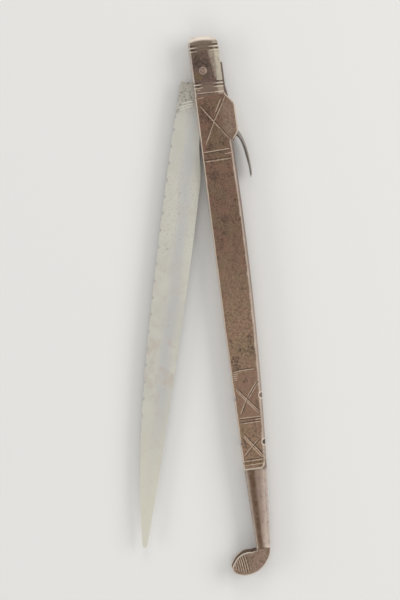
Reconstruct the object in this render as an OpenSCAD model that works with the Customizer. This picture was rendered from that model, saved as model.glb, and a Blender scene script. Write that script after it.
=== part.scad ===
// Clasp knife with an iron handle, a long tapered blade and a rocker lock on its back.
// The pivot axis is the Z axis. +X runs from the pivot to the tail, +Y is the back of the
// handle, where the lock lever stands, and the blade leaves through the slot on the -Y side.
// The outer face of the rear half lies on Z = 0. The blade is drawn partly open.

/* [Handle] */
// From the pivot axis to the end of the cheeks
body_len = 201; // [190:1:212]
// Thickness of one cheek plate
cheek_t = 2.8; // [2.4:0.1:3.4]
// From the pivot axis to the slot edge
slot_drop = 5.6; // [5.6:0.05:6.4]
// Slot edge at the end of the cheeks
slot_end = 5; // [4.8:0.05:5.4]
// Greatest height of the back over the pivot axis
back_h = 10.9; // [10.5:0.1:11.6]
// Radius of the long curve of the back
back_r = 1600; // [1500:20:2000]
// Where the back is highest
back_peak_x = 80; // [70:1:90]
// Rounding of the outer edge along the back
back_round = 1.9; // [1:0.1:2.2]
// Bevel of the outer edge along the slot
slot_bevel = 0.5; // [0.2:0.1:0.8]
// Height of the strip that closes the back between the cheeks
strip_h = 2; // [1.6:0.1:2.4]
// Radius of the half-round notches filed in the slot edge
edge_notch_r = 1; // [0.6:0.1:1.2]
// Radius of the scallops filed in the rounding of the back
scallop_r = 1.3; // [0.8:0.1:1.5]
// Depth of those scallops below the face
scallop_d = 1.5; // [1:0.1:1.7]

/* [Head] */
// From the pivot axis to the front end of the head
head_front = 17.5; // [17:0.1:19]
// Height of the head over the pivot axis
head_back = 9.3; // [9:0.1:9.8]
// From the pivot axis to the rear end of the bolsters
bolster_end = 12.6; // [12:0.1:14]
// Thickness of one bolster
bolster_t = 1.7; // [1.4:0.1:1.9]
// Width of the soft facet round the back and the front end of the head
head_facet_w = 4.4; // [3.6:0.1:4.5]
// Depth of that facet at its outer edge
head_facet_d = 1.5; // [1:0.1:1.6]
// Width of the rounding of the head along the slot
chin_w = 1.2; // [0.8:0.1:1.6]
// Depth of that rounding at the side
chin_d = 0.9; // [0.5:0.1:1.1]
// Radius of the slightly arched front end
head_front_r = 22; // [18:1:40]
// Corner radius of the head at the back
head_corner_r = 4.6; // [4.2:0.1:5]
// Corner radius of the head at the slot
chin_corner_r = 3.2; // [2.4:0.1:3.4]
// Depth of the turned ring grooves
ring_depth = 0.4; // [0.2:0.1:0.6]
// Width of the turned ring grooves
ring_w = 0.8; // [0.5:0.1:1]

/* [Ears] */
// From the pivot axis to the lever pin, along the handle
pin_x = 24.5; // [23.5:0.1:25.5]
// From the pivot axis to the lever pin, across the handle
pin_y = 10.6; // [10.3:0.1:10.8]
// Radius of the lever pin
lever_pin_r = 1.4; // [1.2:0.05:1.6]
// Half the length of an ear, half way up its slopes
ear_half = 9.3; // [9:0.1:9.8]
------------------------
## Short task
Restate, word for word and with nothing added, the lines from the first line of the listing through the one where "drawn partly open." stands.

## Complete output
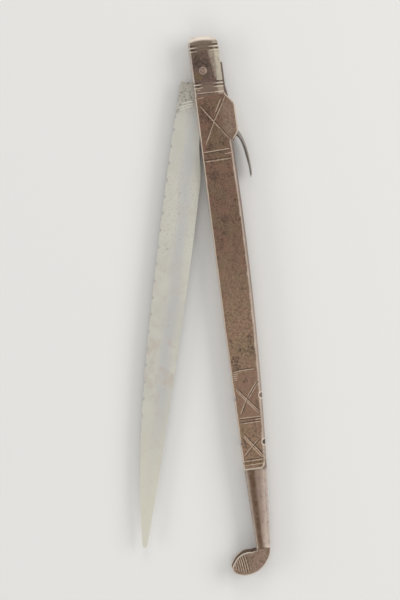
Reconstruct the object in this render as an OpenSCAD model that works with the Customizer. This picture was rendered from that model, saved as model.glb, and a Blender scene script. Write that script after it.
=== part.scad ===
// Clasp knife with an iron handle, a long tapered blade and a rocker lock on its back.
// The pivot axis is the Z axis. +X runs from the pivot to the tail, +Y is the back of the
// handle, where the lock lever stands, and the blade leaves through the slot on the -Y side.
// The outer face of the rear half lies on Z = 0. The blade is drawn partly open.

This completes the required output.